Y cuando no era playa, era campismo. Cabañitas de madera, colchones duros pero dignos, lagos, cañas, fogatas. Se dormía en litera, se comía frijoles con arroz, y por la noche se armaban bailes bajo las estrellas. ¡Hasta concursos de trova! La gente cantaba y reía como si el mundo no pesara. Nadie miraba el reloj.
Los hoteles tampoco eran un lujo reservado a alemanes o canadienses. Un cubano, con esfuerzo, podía meterse una noche en el Habana Libre o el Tropicoco, tomarse su piña colada, vestirse bonito y sentirse parte del mundo.
Hasta las prostitutas parecían más felices. No estaban obligadas por la miseria, sino que ejercían por deseo o conveniencia. Algunas eran personajes del barrio. Una, llamada la Tula, era famosa por echarle flores a los clientes después de cada cita. Dicen que una vez confundió a un cura con un turista alemán y le gritó:
—¡Mi amor, tú pareces un santo, pero yo soy un milagro!
Y la carcajada se escuchó en media Habana.
Las pizzas… ¡Ay, las pizzas! Aquellas de 5 pesos que sabían a gloria. Masa fina, tomate natural, queso derretido y ese toque callejero que te obligaba a soplarla para no quemarte el cielo de la boca. Las ponían en platos de cartón que se doblaban, y uno caminaba comiéndosela con cuidado, como si fuera un tesoro.
Había más negocios. Carnicerías, panaderías, agro con productos frescos. La gente se saludaba con un “buenos días” sincero. No hacía falta mirar para abajo por miedo o tristeza. El cubano tenía el cuello erguido, las palabras alegres, y los sueños cerca.
Y sí, se podía comprar dólares. En Cadeca, sin miedo ni secreto. El dólar no era pecado. El que tenía familia afuera podía cambiar, ahorrar, mandar a reparar el televisor o comprarse un pantalón de marca sin esconderse como un delincuente.
Las familias se reunían más. Los domingos eran sagrados. Se cocinaba arroz congrí, yuca con mojo, plátano frito y carne de cerdo. Los primos jugaban, los abuelos daban bendiciones, y los tíos bebían ron con hielo mientras contaban historias que cada año se hacían más exageradas. Una vez, el tío Pancho dijo que pescó un pargo tan grande que tuvo que pedirle ayuda a dos pescadores rusos para sacarlo del agua. Y aunque todos sabíamos que era mentira, le aplaudimos igual.
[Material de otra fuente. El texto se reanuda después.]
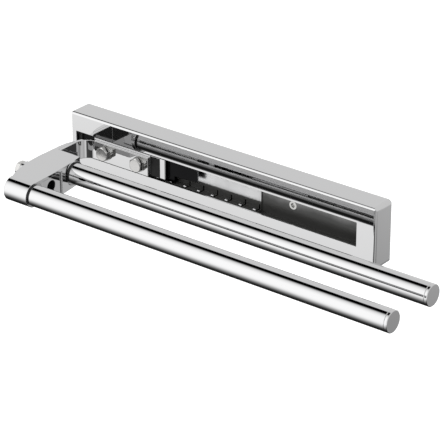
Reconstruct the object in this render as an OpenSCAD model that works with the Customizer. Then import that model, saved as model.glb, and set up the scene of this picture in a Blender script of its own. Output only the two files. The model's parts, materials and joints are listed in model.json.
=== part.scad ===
// Pull-out towel rail with two bars, for the inside of a cabinet side.
// X runs along the bars with the arm at the low end, Y points into the cabinet side, Z is up.
// The origin is the middle of the face that lies on the cabinet side.

/* [Casing] */
// Length of the casing along the cabinet side
casing_l = 346; // [320:1:420]
// Height of the casing
casing_h = 60; // [59:0.5:80]
// Depth of the casing from the cabinet side to its face
casing_d = 24; // [24:0.5:32]
// Thickness of the casing's walls
casing_wall = 2; // [1.6:0.1:2.1]
// Rounding of the edges round the casing's face
face_edge_r = 2.5; // [1:0.1:3]
// Rounding of the long edges' ends at the free end of the casing
free_end_r = 4; // [1:0.5:4.5]
// Rounding of the same corners at the arm's end
arm_end_r = 1; // [0.5:0.5:3]

/* [Window] */
// Height of the long window in the face
window_h = 23; // [21:0.5:24]
// Width of the face left of the window, at the arm's end
window_arm_margin = 5.5; // [4:0.5:10]
// Width of the face right of the window, at the free end
window_free_margin = 20; // [10:1:30]

/* [Slide] */
// Height of the fixed rail
rail_h = 36; // [36:0.5:37]
// Depth of the fixed rail from its web to its lips
rail_d = 11; // [11:0.1:11.4]
// Thickness of the rails' webs
rail_t = 1.5; // [1.2:0.1:1.6]
// Distance from the cabinet side to the back of the fixed rail
rail_standoff = 9; // [9:0.1:9.3]
// Gap between the rail's ends and the casing's ends
rail_end_gap = 5; // [4:0.5:10]
// Height of the moving rail
inner_rail_h = 24.2; // [24:0.1:24.4]
// How far the bars pull out
travel = 190; // [150:1:200]
// Radius of the balls
ball_r = 2.2; // [2:0.05:2.3]
// Distance between neighbouring balls
ball_pitch = 16; // [8:1:24]
// Length of the ball cage
cage_l = 202; // [120:1:220]
// Thickness of the ball cage's web
cage_web_t = 0.8; // [0.6:0.1:1]

/* [Base plate] */
// Thickness of the base plate's steel
base_t = 1.6; // [1.2:0.1:1.8]
// Width of the base plate's raised channel
channel_h = 32; // [30:0.5:34]
// Distance of the fixing holes from the base plate's ends
hole_end_margin = 18; // [10:1:45]
// Distance of the fixing holes from the base plate's long edges
hole_edge_margin = 6.4; // [5.4:0.1:6.9]
// Radius of the fixing holes
hole_r = 2.5; // [2:0.1:3]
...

Porque en aquella Cuba, aún se podía soñar.
Los juegos de los niños cubanos
En aquella Cuba de mi infancia, la diversión no venía de teléfonos ni de pantallas. Venía de la calle, del patio, de un palo, una piedra, una chancleta, y la risa de los amigos. Con poco hacíamos mucho. Y lo más increíble: no necesitábamos dinero para ser felices.
Los niños cubanos jugábamos a todo, desde que salía el sol hasta que nos llamaban a gritos para entrar.
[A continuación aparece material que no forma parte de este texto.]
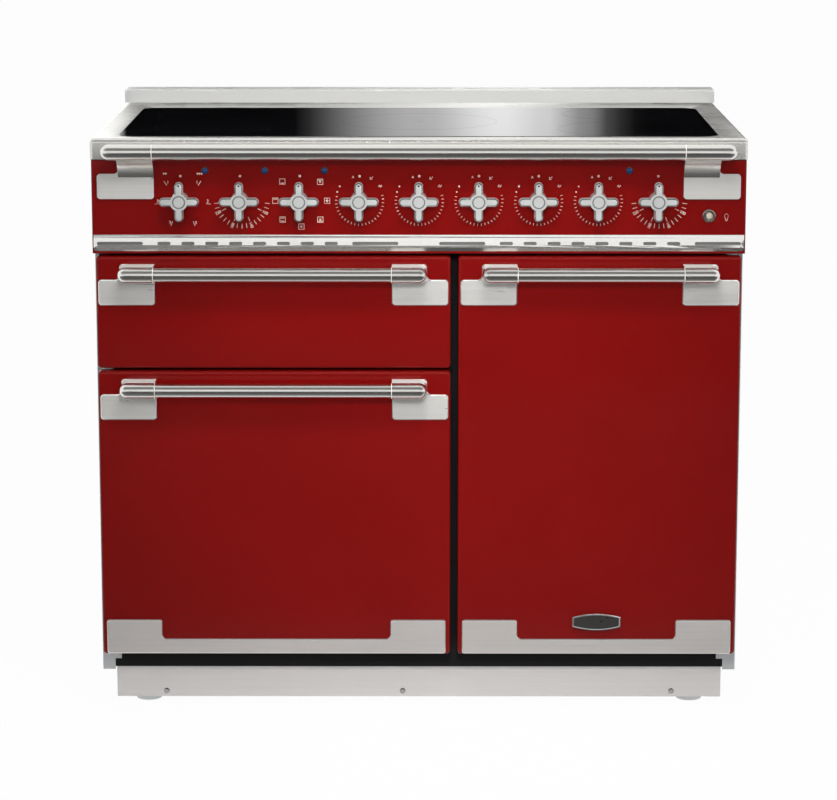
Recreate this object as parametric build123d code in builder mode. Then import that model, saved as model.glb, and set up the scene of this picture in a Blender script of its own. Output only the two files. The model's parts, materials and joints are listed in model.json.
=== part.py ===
"""A free-standing range cooker: induction hob, glide-out grill and two side-opening ovens.

Millimetres, +Z up, front towards -Y, origin under the middle of the whole cooker on the floor.
"""
from build123d import *
import os

# Whole cooker
overall_width = 995.0
overall_depth = 648.0
hob_height = 905.0

# Clearances and common sheets
side_gap = 0.3
rail_gap = 0.4
running_gap = 0.05
overrun = 1.0
sheet = 2.0
wall = 3.0

# Handles
socket_d = 24.0
bar_d = 22.0
bar_groove = 0.8
standoff = 33.0
bracket_t = 4.0
bracket_w = 86.0
bracket_lower_h = 39.0
bracket_tab_w = 53.5
bracket_corner_r = 5.0
bracket_notch_r = 7.0
bracket_bevel = 1.2
handle_inset = 3.8
handle_top_drop = 12.5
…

La quimbumbia era uno de los clásicos. Bastaban dos palos: uno largo y otro cortico. El corto se lanzaba y, con el largo, había que darle para que saliera volando. Había quien lo dominaba tanto que lo hacía girar como hélice. El que lo lanzaba más lejos, ganaba. A veces hasta se organizaban torneos entre barrios.
La chivichana era otro invento genial. Con un par de rodamientos viejos, una tabla y un poco de clavos, fabricábamos carritos para deslizarnos por las lomas. Nada más emocionante que lanzarse por una bajada gritando: “¡quítateeeeee!” mientras las ruedas chirriaban y los vecinos se apartaban.
El escondido era una prueba de paciencia y adrenalina. Uno contaba hasta cien (aunque a veces se hacía trampa con un rapidísimo “1,2,3,4,5...”) y los demás se iban volando a buscar el mejor hueco, el rincón más oscuro, el arbusto más espeso. A veces uno se escondía tan bien que había que suspender el juego para salir a buscarlo de verdad.
El taco o cuatro esquinas era el béisbol callejero. No había guantes, ni pelotas oficiales, ni bates de verdad. Se jugaba con una tapa de pomo, una escoba partida, y cuatro piedras haciendo de bases. Y no faltaba el clásico personaje que decía que había bateado “jonrón” aunque la tapa apenas había caído al lado del perro del vecino.